Zoomlion notes in the announcements that the controlled levels of product exchange or replacement belongs to the normal course of operation across all industries and peers. The exchange or replacement of goods is due to reasons including product defects, change in commercial terms, change in consumers' specifications and requirements, technological advancement and risk control measures of the Company, etc. For instance, a client might wish to swap a previous order of 43-meter pump trucks for that of 52-meter pump trucks, in which case a replacement occurs in the Company's sales record.

Zoomlion reaffirms that all incidents relating to exchange and replacement of products of the Company were recognized strictly in accordance with the applicable accounting standards. The aggregate sales amount of the Company in August 2012 and November 2012 was comparatively less than that of the whole year of 2012 and the aggregate amount of products returned in the same period was higher than that of the whole year of 2012 due to the following reasons: the continual market decline which was beyond expectation, stringent commercial terms of contracts and the overall strengthened risk control of the Company, etc.

Three Zoomlion clients validates authenticity of deals, testifies to compliant sales recognition practice While Zoomlion reaffirms that it recognizes sales in strict in accordance with PRC GAAP and IFRS, the three clients in central China cited by the previous media report ( Hunan Qirun Industrial Co., Ltd., Wuhan Yeed Construction Services Co., Ltd., and Mr Wu Pingren) gave formal written statements to confirm authenticity of their product procurement behavior with the Company.

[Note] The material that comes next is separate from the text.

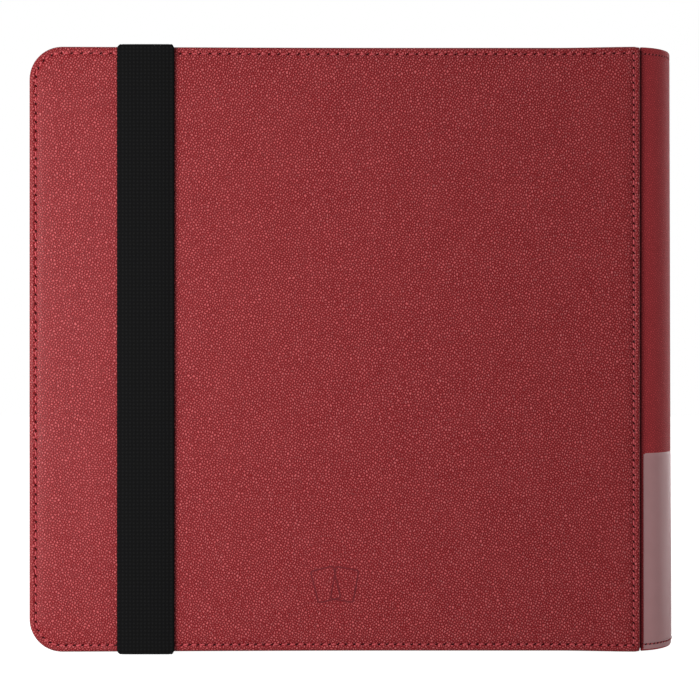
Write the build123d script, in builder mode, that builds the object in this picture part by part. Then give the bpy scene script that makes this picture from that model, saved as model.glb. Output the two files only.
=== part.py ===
"""A closed trading card binder, standing on its bottom edge, in millimetres.

+X points from the fore edge to the spine, +Y from the front cover to the rear cover and +Z up.
The origin is under the middle of the binder, on the surface it stands on.

The binder is two stitched, padded covers that hinge on a half-round spine, with double-sided
pocket leaves bound to a strip inside the spine, and an elastic strap sewn into the rear cover.
"""

import os
from math import sqrt

from build123d import *

# Covers: outline, and the layers from the outside inwards
cover_width = 324.0
cover_height = 320.0
fore_corner_radius = 17.5
hinge_corner_radius = 1.6
binder_depth = 56.0
skin_t = 0.9
foam_t = 1.3
board_t = 2.0
lining_t = 0.6

# Stitching: one line of thread round each cover, sunk flush, and one across each end of the spine
stitch_inset = 3.7
stitch_width = 0.6
stitch_sink = 0.3
stitch_rise = 0.25

# Spine: a half-round shell beside the covers, with a leather hinge in the gap at each cover
spine_radius = 27.5
spine_reach = 20.8
spine_board_t = 1.8
hinge_gap = 0.6
hinge_t = 0.5
hinge_overlap = 1.0
hinge_clearance = 0.1
hinge_end_inset = 1.5

# Label pocket: a clear film on the lower end of the spine
pocket_height = 105.0
film_t = 0.3
film_clearance = 0.1

# Elastic strap and the tabs that hold its ends in the rear cover
strap_width = 30.4
strap_t = 1.3
strap_clearance = 0.3
strap_from_fore_edge = 46.7
strap_tab = 14.0
strap_slot_clearance = 0.2
strap_bend_radius = 2.6
strap_inner_radius = 0.25

# Binding strip with a tab for each leaf, and the cloth tape on its back
binding_t = 1.5
tape_t = 0.4
binding_clearance = 0.12
tab_t = 0.5
tab_end_gap = 0.15

# Leaves: a core sheet with a column of side-loading pockets behind each film
leaf_count = 20
leaf_pitch = 2.0
core_t = 0.5
pocket_film_t = 0.15
pocket_gap = 0.3
pocket_columns = 4
pocket_rows = 3
pocket_width = 68.0
pocket_clear_height = 93.0
weld_width = 2.0
column_gap = 1.0
leaf_margin = 4.0
binding_margin = 20.0
leaf_hinge_inset = 7.5
leaf_heel = 0.3
leaf_corner_radius = 3.0

# Sizes that follow from the ones above
cover_t = skin_t + foam_t + board_t + lining_t
outer_y = binder_depth / 2
total_width = cover_width + spine_reach + film_clearance + film_t + stitch_rise
x_fore = -total_width / 2
x_edge = x_fore + cover_width
x_spine_edge = x_edge + hinge_gap
x_spine_centre = x_edge + spine_reach - spine_radius
z_bottom = strap_clearance + strap_t
z_top = z_bottom + cover_height
strap_x0 = x_fore + strap_from_fore_edge
strap_x1 = strap_x0 + strap_width
lining_radius = spine_radius - skin_t - spine_board_t - lining_t
leaf_hinge_x = x_spine_edge - leaf_hinge_inset
column_pitch = pocket_width + weld_width
row_pitch = pocket_clear_height + weld_width
leaf_width = binding_margin + pocket_columns * column_pitch + leaf_margin
leaf_height = pocket_rows * row_pitch + weld_width + 2 * leaf_margin
leaf_z0 = z_bottom + (cover_height - leaf_height) / 2
leaf_places = [(index - (leaf_count - 1) / 2) * leaf_pitch for index in range(leaf_count)]

os.makedirs("parts", exist_ok=True)


def save(solid, name):
    """Labels a finished piece and writes it as its own STEP file."""
    solid.label = name
    export_step(solid, f"parts/{name}.step")


def depth_plane(side, depth):
    """A plane facing out of one side's cover, that far under its outer face. side is -1 front, 1 rear."""
    return Plane(origin=(0, side * (outer_y - depth), 0), x_dir=(1, 0, 0), z_dir=(0, side, 0))


def cover_outline(inset, side):
    """Draws a cover's outline, moved in by inset, in the sketch that is being built."""
    width = cover_width - 2 * inset
    height = cover_height - 2 * inset
    middle = side * -(z_bottom + cover_height / 2)
    with Locations((x_fore + cover_width / 2, middle)):
        outline = Rectangle(width, height)
    corners = outline.vertices().group_by(Axis.X)
    fillet(corners[0], fore_corner_radius - inset)
    fillet(corners[-1], max(hinge_corner_radius - inset, 0.3))


def cover_layer(side, depth, thickness, inset):
    """One flat layer of a cover, from depth inwards."""
    with BuildPart() as layer:
        with BuildSketch(depth_plane(side, depth)):
            cover_outline(inset, side)
        extrude(amount=-thickness)
    return layer


def strap_slots(depth, thickness, reach):
    """Boxes in the rear cover's ends, where the strap's tabs pass, as (centre, size) pairs."""
    width = strap_width + 2 * strap_slot_clearance
    middle = ((strap_x0 + strap_x1) / 2, outer_y - depth - thickness / 2)
    return [((*middle, z), (width, thickness, 2 * reach)) for z in (z_bottom, z_top)]


def make_cover(name, side):
    """The skin, foam, board, lining and stitching of one cover."""
    with BuildPart() as stitching:
        with BuildSketch(depth_plane(side, 0)):
            cover_outline(stitch_inset - stitch_width / 2, side)
        extrude(amount=-stitch_sink)
        with BuildSketch(depth_plane(side, 0)):
            cover_outline(stitch_inset + stitch_width / 2, side)
        extrude(amount=-stitch_sink, mode=Mode.SUBTRACT)
    save(stitching.part, f"{name}_stitching")

    with BuildPart() as skin:
        with BuildSketch(depth_plane(side, 0)):
            cover_outline(0, side)
        extrude(amount=-cover_t)
        with BuildSketch(depth_plane(side, skin_t)):
            cover_outline(skin_t, side)
        extrude(amount=-(cover_t - skin_t), mode=Mode.SUBTRACT)
        if side > 0:
            for centre, size in strap_slots(skin_t, foam_t, skin_t):
                with Locations(centre):
                    Box(*size, mode=Mode.SUBTRACT)
        add(stitching.part, mode=Mode.SUBTRACT)
    save(skin.part, f"{name}_skin")

    with BuildPart() as foam:
        with BuildSketch(depth_plane(side, skin_t)):
            cover_outline(skin_t, side)
        extrude(amount=-foam_t)
        if side > 0:
            for centre, size in strap_slots(skin_t, foam_t, strap_tab + strap_slot_clearance):
                with Locations(centre):
                    Box(*size, mode=Mode.SUBTRACT)
    save(foam.part, f"{name}_foam")

    board = cover_layer(side, skin_t + foam_t, board_t, skin_t)
    save(board.part, f"{name}_board")

    lining = cover_layer(side, skin_t + foam_t + board_t, lining_t, skin_t)
    save(lining.part, f"{name}_lining")


def spine_sector(outer_radius, inner_radius):
    """Draws the spine's section between two radii, cut off square beside the covers."""
    with Locations((x_spine_centre, 0)):
        Circle(outer_radius)
        Circle(inner_radius, mode=Mode.SUBTRACT)
    with Locations((x_spine_edge, 0)):
        Rectangle(
            2 * spine_radius,
            3 * spine_radius,
            align=(Align.MIN, Align.CENTER),
            mode=Mode.INTERSECT,
        )


def spine_shell(outer_radius, inner_radius, z, height):
    """A half-round shell of the spine, from z upwards."""
    with BuildPart() as shell:
        with BuildSketch(Plane.XY.offset(z)):
            spine_sector(outer_radius, inner_radius)
        extrude(amount=height)
    return shell


def make_spine():
    """The spine's skin, board, lining, stitching, label pocket and two leather hinges."""
    inner_height = cover_height - 2 * skin_t
    board_radius = spine_radius - skin_t
    with BuildPart() as skin:
        with BuildSketch(Plane.XY.offset(z_bottom)):
            spine_sector(spine_radius, lining_radius)
        extrude(amount=cover_height)
        with BuildSketch(Plane.XY.offset(z_bottom + skin_t)):
            spine_sector(board_radius, lining_radius)
        extrude(amount=inner_height, mode=Mode.SUBTRACT)
    save(skin.part, "spine_skin")

    board = spine_shell(board_radius, board_radius - spine_board_t, z_bottom + skin_t, inner_height)
    save(board.part, "spine_board")

    lining = spine_shell(board_radius - spine_board_t, lining_radius, z_bottom + skin_t, inner_height)
    save(lining.part, "spine_lining")

    film_radius = spine_radius + film_clearance
    film = spine_shell(film_radius + film_t, film_radius, z_bottom, pocket_height)
    save(film.part, "label_pocket")

    with BuildPart() as stitching:
        with BuildSketch(Plane.XY.offset(z_top - stitch_inset - stitch_width / 2)):
            spine_sector(spine_radius + stitch_rise, spine_radius)
        extrude(amount=stitch_width)
        with BuildSketch(Plane.XY.offset(z_bottom + stitch_inset - stitch_width / 2)):
            spine_sector(film_radius + film_t + stitch_rise, film_radius + film_t)
        extrude(amount=stitch_width)
    save(stitching.part, "spine_stitching")

    spine_end_y = sqrt(spine_radius**2 - (x_spine_edge - x_spine_centre) ** 2)
    depth = outer_y - hinge_clearance - (spine_end_y - hinge_overlap)
    for name, side in (("front", -1), ("rear", 1)):
        with BuildPart() as hinge:
            with BuildSketch(Plane.XY.offset(z_bottom + hinge_end_inset)):
                middle = side * (outer_y - hinge_clearance - depth / 2)
                with Locations((x_spine_edge - hinge_t / 2, middle)):
                    Rectangle(hinge_t, depth)
            extrude(amount=cover_height - 2 * hinge_end_inset)
        save(hinge.part, f"{name}_hinge")


def chord(x):
    """Half the width inside the spine's lining at x."""
    return sqrt(lining_radius**2 - (x - x_spine_centre) ** 2)


def make_binding():
    """The strip that the leaves hang on, across the mouth of the spine, and the tape on its back."""
    x_tape = x_spine_edge + binding_t
    with BuildPart() as strip:
        with BuildSketch(Plane.XY.offset(leaf_z0)):
            with Locations((x_spine_edge + binding_t / 2, 0)):
                Rectangle(binding_t, 2 * (chord(x_tape) - binding_clearance))
            tab_length = leaf_hinge_inset - leaf_heel - tab_end_gap
            for y in leaf_places:
                with Locations((x_spine_edge, y)):
                    Rectangle(tab_length, tab_t, align=(Align.MAX, Align.CENTER))
        extrude(amount=leaf_height)
    save(strip.part, "binding_strip")

    with BuildPart() as tape:
        with BuildSketch(Plane.XY.offset(leaf_z0)):
            with Locations((x_tape + tape_t / 2, 0)):
                Rectangle(tape_t, 2 * (chord(x_tape + tape_t) - binding_clearance))
        extrude(amount=leaf_height)
    save(tape.part, "binding_tape")


def make_strap():
    """The elastic strap: over the front cover and both ends, with a tab sewn into each end of the rear cover."""
    front_y = -(outer_y + strap_clearance + strap_t)
    rear_y = outer_y - skin_t
    height = cover_height + 2 * (strap_clearance + strap_t)
    with BuildPart() as strap:
        with BuildSketch(Plane.YZ.offset(strap_x0)):
            with Locations(((front_y + rear_y) / 2, height / 2)):
                RectangleRounded(rear_y - front_y, height, strap_bend_radius)
                RectangleRounded(
                    rear_y - front_y - 2 * strap_t,
                    height - 2 * strap_t,
                    strap_inner_radius,
                    mode=Mode.SUBTRACT,
                )
            with Locations((rear_y, height / 2)):
                Rectangle(4 * strap_t, cover_height - 2 * strap_tab, mode=Mode.SUBTRACT)
        extrude(amount=strap_width)
    save(strap.part, "elastic_strap")


def pocket_column(side, column):
    """One column of pockets on one face of a leaf: a film on weld ribs, open towards the spine."""
    x_open = leaf_hinge_x - binding_margin - column * column_pitch
    film_width = column_pitch - column_gap
    height = leaf_height - 2 * leaf_margin
    face = Plane(origin=(0, side * core_t / 2, 0), x_dir=(1, 0, 0), z_dir=(0, side, 0))
    middle = side * -(leaf_z0 + leaf_height / 2)
    x_middle = x_open - film_width / 2
    with BuildPart() as film:
        with BuildSketch(face):
            with Locations((x_middle, middle)):
                with GridLocations(0, row_pitch, 1, pocket_rows + 1):
                    Rectangle(film_width, weld_width)
            with Locations((x_open - film_width, middle)):
                Rectangle(weld_width, height, align=(Align.MIN, Align.CENTER))
        extrude(amount=pocket_gap)
        with BuildSketch(face.offset(pocket_gap)):
            with Locations((x_middle, middle)):
                Rectangle(film_width, height)
        extrude(amount=pocket_film_t)
    return film.part


def make_leaves():
    """Builds one leaf on the middle plane, then writes a copy of it at each place in the stack."""
    with BuildPart() as core:
        with BuildSketch(Plane.XZ.offset(-core_t / 2)) as sheet:
            with Locations((leaf_hinge_x + leaf_heel, leaf_z0)):
                outline = Rectangle(leaf_width + leaf_heel, leaf_height, align=(Align.MAX, Align.MIN))
            fillet(outline.vertices().group_by(Axis.X)[0], leaf_corner_radius)
        extrude(amount=core_t)
    columns = [pocket_column(side, c) for side in (-1, 1) for c in range(pocket_columns)]
    for index, y in enumerate(leaf_places):
        place = Location((0, y, 0))
        save(core.part.moved(place), f"leaf_{index + 1:02d}_core")
        pockets = Compound(children=[film.moved(place) for film in columns])
        save(pockets, f"leaf_{index + 1:02d}_pockets")


make_cover("front", -1)
make_cover("rear", 1)
make_spine()
make_binding()
make_strap()
make_leaves()
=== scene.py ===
"""The looks of a trading card binder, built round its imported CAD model, in metres."""

import math

import bpy
import numpy as np

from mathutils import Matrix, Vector


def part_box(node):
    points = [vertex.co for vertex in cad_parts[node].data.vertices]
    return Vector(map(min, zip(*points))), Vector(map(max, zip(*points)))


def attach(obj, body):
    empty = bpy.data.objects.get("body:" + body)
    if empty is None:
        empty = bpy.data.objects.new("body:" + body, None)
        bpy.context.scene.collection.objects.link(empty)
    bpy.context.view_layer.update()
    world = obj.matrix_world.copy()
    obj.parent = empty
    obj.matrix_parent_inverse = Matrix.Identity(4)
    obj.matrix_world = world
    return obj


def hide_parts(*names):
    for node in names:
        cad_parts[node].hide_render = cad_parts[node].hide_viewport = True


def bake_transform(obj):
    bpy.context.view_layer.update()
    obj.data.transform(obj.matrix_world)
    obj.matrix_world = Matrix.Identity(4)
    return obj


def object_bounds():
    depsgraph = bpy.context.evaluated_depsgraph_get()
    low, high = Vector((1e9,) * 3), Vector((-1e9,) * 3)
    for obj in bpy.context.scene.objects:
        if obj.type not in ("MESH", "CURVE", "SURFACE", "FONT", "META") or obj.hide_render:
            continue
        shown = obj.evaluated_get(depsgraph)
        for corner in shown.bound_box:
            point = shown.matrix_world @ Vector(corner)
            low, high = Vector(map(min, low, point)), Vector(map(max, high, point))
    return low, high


MM = 0.001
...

According to Zoomlion and these three clients, in 2012, the sales revenue of the Company derived from Hunan Qirun Industrial Co., Ltd. was RMB31.588 million, of which RMB31.588 million was attributable to concrete machinery and equipment; in the same period, the sales revenue of the Company derived from Wuhan Yeed Construction Services Co., Ltd. was RMB275.1236 million, of which RMB181.4804 million was attributable to concrete machinery and equipment; in the same period, the sales revenue of the Company derived from Mr Wu Pingren was RMB46.2173 million, of which RMB46.2173 million was attributable to concrete machinery and equipment. (Please refer to the attachment for related announcements).

Q4 2012 strategy adjustment resulted in better profit level management than industry peers

In their Announcements, Zoomlion acknowledged market difficulties in Q4 2012 onwards in the context of a macro-economic slump. The industry leader took the initiative to readjust the operation strategies, strengthen control on recovery of trade receivables and improve commercial terms of the contracts in the interest of risk control and quality improvement. As a result, sales revenue in Q4 2012 decreased by 31.7% and net profit by 82.4% year-on-year, , putting the company in a better position than its other six public-listed competitors who recorded an average profit decline of 8.2% higher.